- [Problem to solve]
The material below holds a span beginning at the line with "Write part 2 of" and ending at the line with "self.socket = socket". Quote that span exactly, both ends included, and only that span.

** START OF Supplied material **

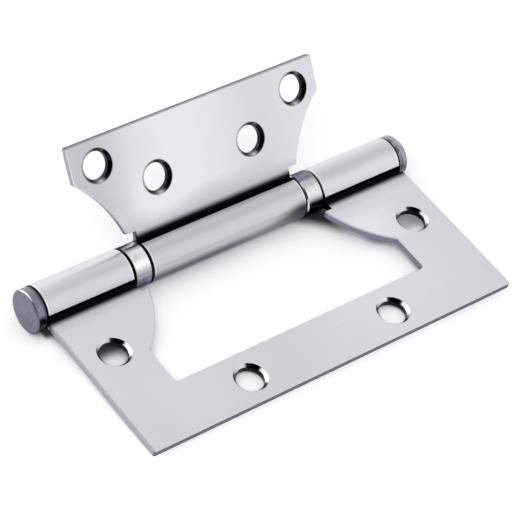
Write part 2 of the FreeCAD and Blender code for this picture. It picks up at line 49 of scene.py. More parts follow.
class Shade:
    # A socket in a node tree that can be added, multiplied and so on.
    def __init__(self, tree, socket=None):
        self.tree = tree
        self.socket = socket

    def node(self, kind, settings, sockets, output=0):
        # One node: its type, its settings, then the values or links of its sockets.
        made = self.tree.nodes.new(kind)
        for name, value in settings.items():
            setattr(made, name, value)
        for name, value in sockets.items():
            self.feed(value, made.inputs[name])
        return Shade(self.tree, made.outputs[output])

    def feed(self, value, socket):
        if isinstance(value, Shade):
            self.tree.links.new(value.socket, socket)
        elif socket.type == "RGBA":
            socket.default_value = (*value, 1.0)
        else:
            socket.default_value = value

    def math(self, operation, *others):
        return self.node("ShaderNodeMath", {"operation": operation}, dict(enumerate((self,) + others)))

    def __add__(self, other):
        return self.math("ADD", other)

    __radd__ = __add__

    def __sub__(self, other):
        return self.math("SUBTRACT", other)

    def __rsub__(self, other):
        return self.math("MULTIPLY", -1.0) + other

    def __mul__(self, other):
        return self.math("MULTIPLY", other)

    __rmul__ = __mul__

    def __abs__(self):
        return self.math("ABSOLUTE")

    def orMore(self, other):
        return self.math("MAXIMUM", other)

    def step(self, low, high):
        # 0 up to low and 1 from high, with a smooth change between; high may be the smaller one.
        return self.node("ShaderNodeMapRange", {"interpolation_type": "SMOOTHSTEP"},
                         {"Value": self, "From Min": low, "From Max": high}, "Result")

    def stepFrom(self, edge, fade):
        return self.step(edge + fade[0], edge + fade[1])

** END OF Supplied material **
** START OF Supplied material **

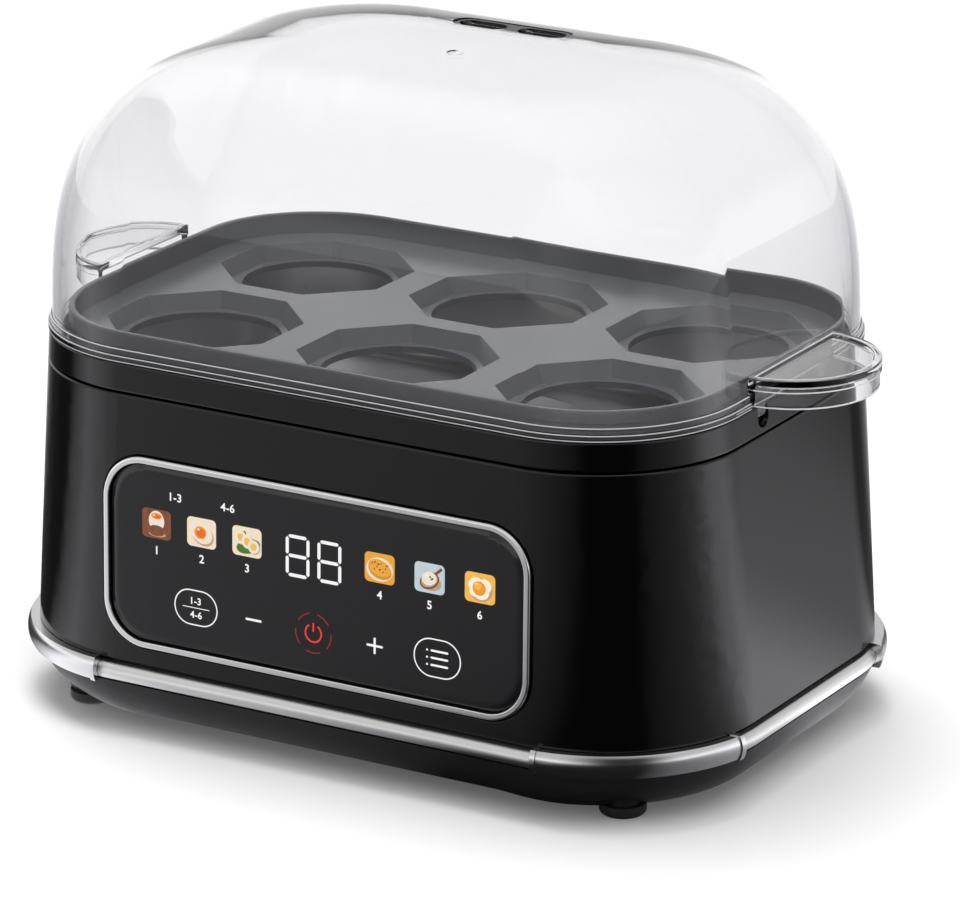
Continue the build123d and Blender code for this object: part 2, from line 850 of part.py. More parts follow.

** END OF Supplied material **
** START OF Supplied material **

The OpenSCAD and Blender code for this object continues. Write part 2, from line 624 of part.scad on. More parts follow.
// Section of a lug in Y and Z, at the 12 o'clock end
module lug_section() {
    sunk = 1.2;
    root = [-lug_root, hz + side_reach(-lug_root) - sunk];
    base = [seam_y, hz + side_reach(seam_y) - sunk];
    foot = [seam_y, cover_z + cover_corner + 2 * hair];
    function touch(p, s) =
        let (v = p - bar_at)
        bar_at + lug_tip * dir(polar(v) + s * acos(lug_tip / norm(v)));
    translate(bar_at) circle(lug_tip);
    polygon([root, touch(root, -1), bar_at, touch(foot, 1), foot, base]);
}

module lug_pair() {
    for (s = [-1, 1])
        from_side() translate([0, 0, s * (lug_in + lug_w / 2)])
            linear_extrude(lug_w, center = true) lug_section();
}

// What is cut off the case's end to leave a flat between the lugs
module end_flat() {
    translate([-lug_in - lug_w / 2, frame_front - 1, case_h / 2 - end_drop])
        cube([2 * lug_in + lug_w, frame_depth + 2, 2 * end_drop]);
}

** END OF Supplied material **

- [Output]
Write part 2 of the FreeCAD and Blender code for this picture. It picks up at line 49 of scene.py. More parts follow.
class Shade:
    # A socket in a node tree that can be added, multiplied and so on.
    def __init__(self, tree, socket=None):
        self.tree = tree
        self.socket = socket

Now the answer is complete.